Keeping a Drum Notebook

Grab yourself a notebook with a hard-cover, then get a throw away mouse pad and glue it to one side of your new notebook. It makes an excellent practice pad in a pinch. If you get a spiral style binding, you can even flip it open and use the "pad" while you read your patterns from your notes.
 
Nothing plants an idea in the head quite like writing it down. It is a habit of winners and achievers. It's very powerful.
 
Here's mine:

What I'm Practicing
http://www.derekroddy.com/forum/viewtopic.php?f=14&t=20250

I started this practice journal, having found the corresponding thread on Derek Roddy's forum. Prior to that I haven't been making notes, except from posting on another forum from time to time.

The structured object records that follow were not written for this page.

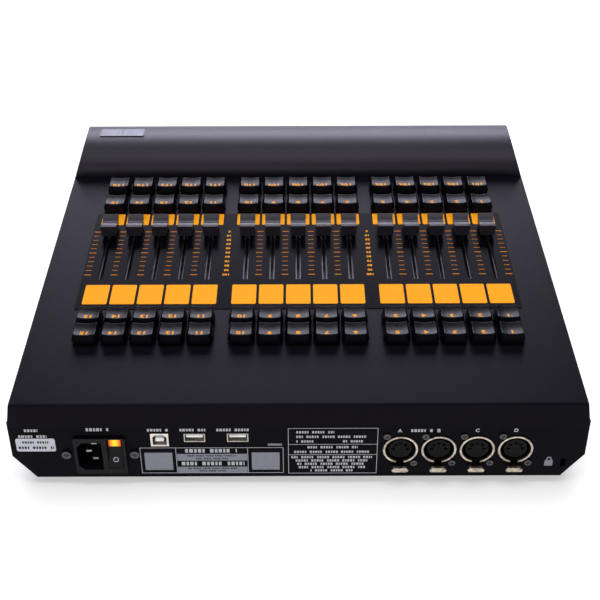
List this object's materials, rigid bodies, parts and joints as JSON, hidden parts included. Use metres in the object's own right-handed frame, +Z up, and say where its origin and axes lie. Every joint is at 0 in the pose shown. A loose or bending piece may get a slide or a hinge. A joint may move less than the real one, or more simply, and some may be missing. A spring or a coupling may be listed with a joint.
{
  "type": "lighting control desk",
  "caption": "Table-top lighting control desk: sliding faders and rows of push keys in a low metal case with a rounded palm rest and a rear connector panel.",
  "frame": {"origin": "on the table, in the middle of the footprint of the whole desk", "axes": "+Z up, +Y towards the connector panel at the back, -Y towards the user, +X towards the user's right"},
  "size_m": [0.39, 0.3851, 0.0986],
  "materials": {
    "cover_paint": "fine-textured charcoal powder coat",
    "tray_paint": "fine-textured charcoal powder coat",
    "panel_paint": "fine-textured black powder coat",
    "rest_paint": "fine-textured charcoal powder coat",
    "badge_silver": "satin anodised",
    "overlay_film": "matt printed film",
    "field_orange": "matt write-on print",
    "switch_black": "moulded",
    "pot_steel": "pressed zinc-plated steel",
    "board_green": "solder mask",
    "chip_black": "moulded epoxy",
    "supply_brown": "board and wound parts",
    "ribbon_grey": "flat ribbon cable",
    "wire_blue": "insulated wire",
    "inlet_black": "moulded",
    "pin_nickel": "nickel plated",
    "rocker_orange": "translucent, lit",
    "socket_shell": "plated shell",
    "tongue_white": "moulded",
    "xlr_nickel": "nickel plated",
    "insert_black": "moulded",
    "screw_black": "blackened steel",
    "spacer_metal": "turned",
    "foot_rubber": "moulded",
    "key_grey": "moulded, fine grain",
    "fader_grey": "moulded, fine grain"
  },
  "bodies": {
    "desk": {"top_cover": "cover_paint", "base_tray": "tray_paint", "rear_panel": "panel_paint", "palm_rest": "rest_paint", "badge_plate": "badge_silver", "fader_overlay": "overlay_film", "label_fields": "field_orange", "key_switches": "switch_black", "slide_potentiometers": "pot_steel", "rear_key_board": "board_green", "front_key_board": "board_green", "fader_board": "board_green", "main_board": "board_green", "main_board_parts": "chip_black", "power_supply": "supply_brown", "ribbon_cables": "ribbon_grey", "mains_wires": "wire_blue", "power_inlet": "inlet_black", "inlet_pins": "pin_nickel", "usb_sockets": "socket_shell", "usb_tongues": "tongue_white", "xlr_housings": "xlr_nickel", "xlr_inserts": "insert_black", "xlr_screws": "screw_black", "inlet_screws": "screw_black", "case_screws": "screw_black", "board_spacers": "spacer_metal", "feet": "foot_rubber"},
    "power_rocker": {"power_rocker": "rocker_orange"},
    "latch_a": {"latch_a": "xlr_nickel"},
    "latch_b": {"latch_b": "xlr_nickel"},
    "latch_c": {"latch_c": "xlr_nickel"},
    "latch_d": {"latch_d": "xlr_nickel"},
    "keys_row1_group1": {"keys_row1_group1": "key_grey"},
    "keys_row1_group2": {"keys_row1_group2": "key_grey"},
    "keys_row1_group3": {"keys_row1_group3": "key_grey"},
    "keys_row2_group1": {"keys_row2_group1": "key_grey"},
    "keys_row2_group2": {"keys_row2_group2": "key_grey"},
    "keys_row2_group3": {"keys_row2_group3": "key_grey"},
    "keys_row3_group1": {"keys_row3_group1": "key_grey"},
    "keys_row3_group2": {"keys_row3_group2": "key_grey"},
    "keys_row3_group3": {"keys_row3_group3": "key_grey"},
    "keys_row4_group1": {"keys_row4_group1": "key_grey"},
    "keys_row4_group2": {"keys_row4_group2": "key_grey"},
    "keys_row4_group3": {"keys_row4_group3": "key_grey"},
    "fader_01": {"fader_01": "fader_grey"},
    "fader_02": {"fader_02": "fader_grey"},
    "fader_03": {"fader_03": "fader_grey"},
    "fader_04": {"fader_04": "fader_grey"},
    "fader_05": {"fader_05": "fader_grey"},
    "fader_06": {"fader_06": "fader_grey"},
    "fader_07": {"fader_07": "fader_grey"},
    "fader_08": {"fader_08": "fader_grey"},
    "fader_09": {"fader_09": "fader_grey"},
    "fader_10": {"fader_10": "fader_grey"},
    "fader_11": {"fader_11": "fader_grey"},
    "fader_12": {"fader_12": "fader_grey"},
    "fader_13": {"fader_13": "fader_grey"},
    "fader_14": {"fader_14": "fader_grey"},
    "fader_15": {"fader_15": "fader_grey"}
  },
  "joints": [
    {"name": "fader_01_slide", "type": "slide", "parent": "desk", "child": "fader_01", "axis": [0, 1, 0], "range_m": [0, 0.06]},
    {"name": "fader_02_slide", "type": "slide", "parent": "desk", "child": "fader_02", "axis": [0, 1, 0], "range_m": [0, 0.06]},
    {"name": "fader_03_slide", "type": "slide", "parent": "desk", "child": "fader_03", "axis": [0, 1, 0], "range_m": [0, 0.06]},
    {"name": "fader_04_slide", "type": "slide", "parent": "desk", "child": "fader_04", "axis": [0, 1, 0], "range_m": [0, 0.06]},
    {"name": "fader_05_slide", "type": "slide", "parent": "desk", "child": "fader_05", "axis": [0, 1, 0], "range_m": [0, 0.06]},
    {"name": "fader_06_slide", "type": "slide", "parent": "desk", "child": "fader_06", "axis": [0, 1, 0], "range_m": [0, 0.06]},
    {"name": "fader_07_slide", "type": "slide", "parent": "desk", "child": "fader_07", "axis": [0, 1, 0], "range_m": [0, 0.06]},
    {"name": "fader_08_slide", "type": "slide", "parent": "desk", "child": "fader_08", "axis": [0, 1, 0], "range_m": [0, 0.06]},
    {"name": "fader_09_slide", "type": "slide", "parent": "desk", "child": "fader_09", "axis": [0, 1, 0], "range_m": [0, 0.06]},
    {"name": "fader_10_slide", "type": "slide", "parent": "desk", "child": "fader_10", "axis": [0, 1, 0], "range_m": [0, 0.06]},
    {"name": "fader_11_slide", "type": "slide", "parent": "desk", "child": "fader_11", "axis": [0, 1, 0], "range_m": [0, 0.06]},
    {"name": "fader_12_slide", "type": "slide", "parent": "desk", "child": "fader_12", "axis": [0, 1, 0], "range_m": [0, 0.06]},
    {"name": "fader_13_slide", "type": "slide", "parent": "desk", "child": "fader_13", "axis": [0, 1, 0], "range_m": [0, 0.06]},
    {"name": "fader_14_slide", "type": "slide", "parent": "desk", "child": "fader_14", "axis": [0, 1, 0], "range_m": [0, 0.06]},
    {"name": "fader_15_slide", "type": "slide", "parent": "desk", "child": "fader_15", "axis": [0, 1, 0], "range_m": [0, 0.06]},
    {"name": "keys_row1_group1_press", "type": "slide", "parent": "desk", "child": "keys_row1_group1", "axis": [0, 0, -1], "range_m": [0, 0.0015], "stiffness_N_per_m": 400, "springref_m": -0.001},
    {"name": "keys_row1_group2_press", "type": "slide", "parent": "desk", "child": "keys_row1_group2", "axis": [0, 0, -1], "range_m": [0, 0.0015], "stiffness_N_per_m": 400, "springref_m": -0.001},
    {"name": "keys_row1_group3_press", "type": "slide", "parent": "desk", "child": "keys_row1_group3", "axis": [0, 0, -1], "range_m": [0, 0.0015], "stiffness_N_per_m": 400, "springref_m": -0.001},
    {"name": "keys_row2_group1_press", "type": "slide", "parent": "desk", "child": "keys_row2_group1", "axis": [0, 0, -1], "range_m": [0, 0.0015], "stiffness_N_per_m": 400, "springref_m": -0.001},
    {"name": "keys_row2_group2_press", "type": "slide", "parent": "desk", "child": "keys_row2_group2", "axis": [0, 0, -1], "range_m": [0, 0.0015], "stiffness_N_per_m": 400, "springref_m": -0.001},
    {"name": "keys_row2_group3_press", "type": "slide", "parent": "desk", "child": "keys_row2_group3", "axis": [0, 0, -1], "range_m": [0, 0.0015], "stiffness_N_per_m": 400, "springref_m": -0.001},
    {"name": "keys_row3_group1_press", "type": "slide", "parent": "desk", "child": "keys_row3_group1", "axis": [0, 0, -1], "range_m": [0, 0.0015], "stiffness_N_per_m": 400, "springref_m": -0.001},
    {"name": "keys_row3_group2_press", "type": "slide", "parent": "desk", "child": "keys_row3_group2", "axis": [0, 0, -1], "range_m": [0, 0.0015], "stiffness_N_per_m": 400, "springref_m": -0.001},
    {"name": "keys_row3_group3_press", "type": "slide", "parent": "desk", "child": "keys_row3_group3", "axis": [0, 0, -1], "range_m": [0, 0.0015], "stiffness_N_per_m": 400, "springref_m": -0.001},
    {"name": "keys_row4_group1_press", "type": "slide", "parent": "desk", "child": "keys_row4_group1", "axis": [0, 0, -1], "range_m": [0, 0.0015], "stiffness_N_per_m": 400, "springref_m": -0.001},
    {"name": "keys_row4_group2_press", "type": "slide", "parent": "desk", "child": "keys_row4_group2", "axis": [0, 0, -1], "range_m": [0, 0.0015], "stiffness_N_per_m": 400, "springref_m": -0.001},
    {"name": "keys_row4_group3_press", "type": "slide", "parent": "desk", "child": "keys_row4_group3", "axis": [0, 0, -1], "range_m": [0, 0.0015], "stiffness_N_per_m": 400, "springref_m": -0.001},
    {"name": "latch_a_press", "type": "slide", "parent": "desk", "child": "latch_a", "axis": [0, -1, 0], "range_m": [0, 0.0015], "stiffness_N_per_m": 300, "springref_m": -0.001},
    {"name": "latch_b_press", "type": "slide", "parent": "desk", "child": "latch_b", "axis": [0, -1, 0], "range_m": [0, 0.0015], "stiffness_N_per_m": 300, "springref_m": -0.001},
    {"name": "latch_c_press", "type": "slide", "parent": "desk", "child": "latch_c", "axis": [0, -1, 0], "range_m": [0, 0.0015], "stiffness_N_per_m": 300, "springref_m": -0.001},
    {"name": "latch_d_press", "type": "slide", "parent": "desk", "child": "latch_d", "axis": [0, -1, 0], "range_m": [0, 0.0015], "stiffness_N_per_m": 300, "springref_m": -0.001},
    {"name": "rocker_tilt", "type": "hinge", "parent": "desk", "child": "power_rocker", "pos_m": [0.12425, 0.18455, 0.0302], "axis": [1, 0, 0], "range_deg": [-16, 0]}
  ]
}
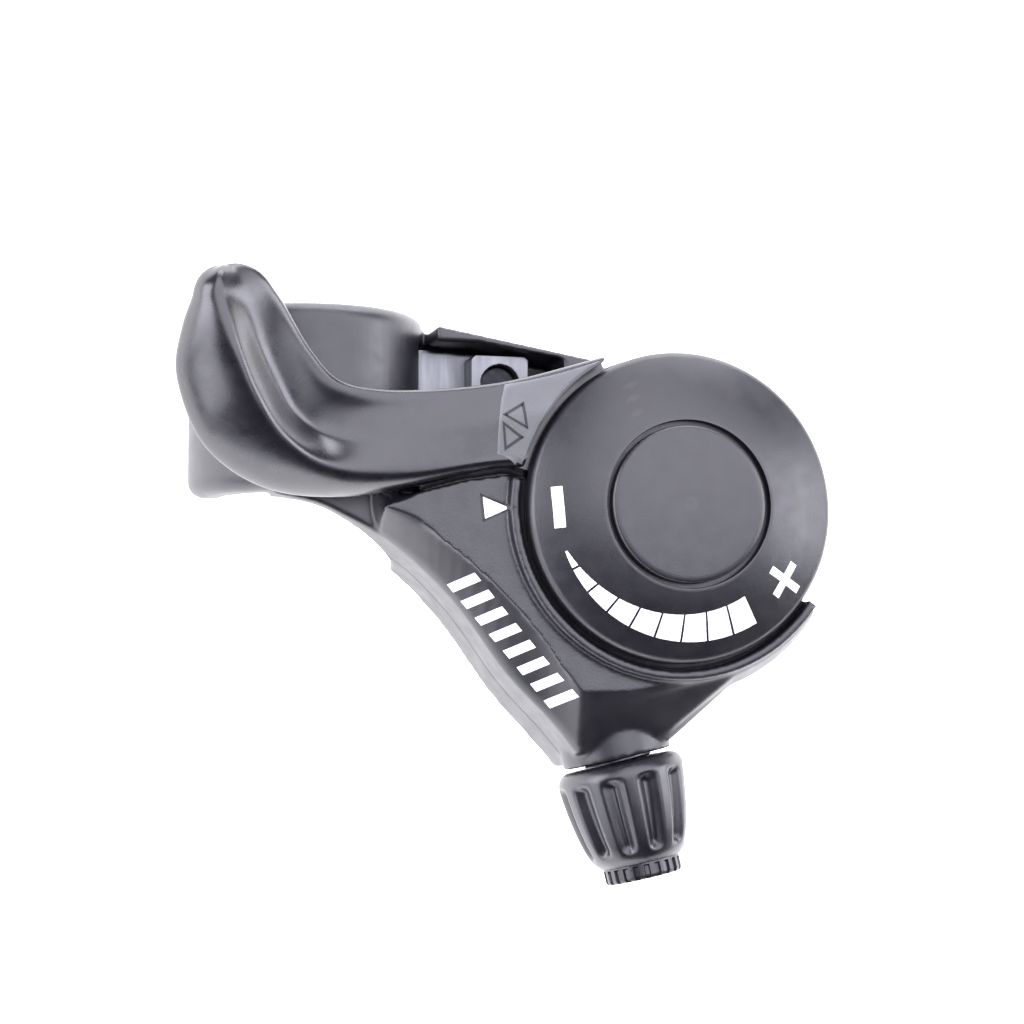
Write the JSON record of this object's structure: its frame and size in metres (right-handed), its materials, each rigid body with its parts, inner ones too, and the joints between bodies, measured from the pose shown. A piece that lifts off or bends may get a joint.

Now I can go back and read what I was doing and when that was. A journal/notes add to a more systematic approach, and revisiting one's journal makes it way easier to e.g check progress (if there is any) or identify stuff that has been neglected and should be focused on.

On the Derek Roddy forum, I also like that practice journal section because people can look into the practice of other members and maybe learn from them. Also, knowing that other people might read one's own journal is encouraging.

I'm a guitarist also (21 yrs of playing), but haven't been keeping a steady practice journal on the guitar (although very technique focused in the first years).